O então governador e os nobres deputados anteviram que iniciativas de privatização poderiam surgir e tentaram proteger esses ativos de medidas açodadas e sem um debate amplo e qualificado que o tema exige.


Finalmente, é relevante deixar claro que essa tentativa de retirar da Constituição Mineira a obrigatoriedade de ouvir a população sobre esse caso, além de se querer mudar a regra com o jogo em andamento, é um enorme desrespeito ao direito soberano dos mineiros de decidirem, democraticamente, sobre alguns de seus maiores patrimônios.

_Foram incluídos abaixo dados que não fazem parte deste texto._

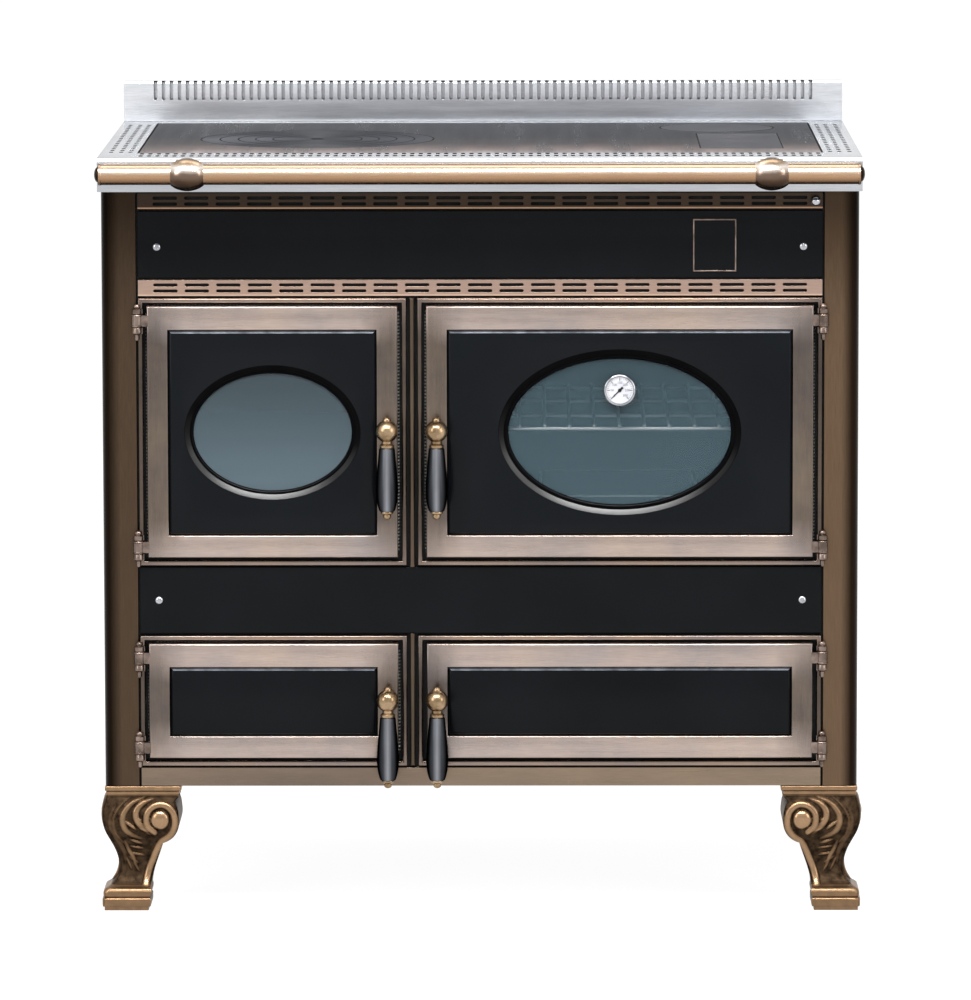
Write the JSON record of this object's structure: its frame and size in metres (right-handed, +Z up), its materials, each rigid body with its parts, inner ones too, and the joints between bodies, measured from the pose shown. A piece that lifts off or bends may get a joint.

Sendo assim, cabe aos deputados e ao povo analisar, de forma criteriosa, se fazem sentido os argumentos favoráveis e contrários à privatização. Depois de um debate público correto e transparente, seria tomada a decisão de acordo com a regra vigente. Mais proveitoso seria promover ações para resgatar a melhor governança da empresa, tornando-a ainda mais forte e eficiente, o que poderá, inclusive, auxiliar no processo de equalização das contas públicas mineiras, há tanto tempo em grandes dificuldades.


Helder Lara Ferreira é engenheiro eletricista e mestre em Engenharia Elétrica. Foi gerente de departamento na Cemig e atualmente é sócio-diretor da RLX Engenharia e Consultoria Ltda.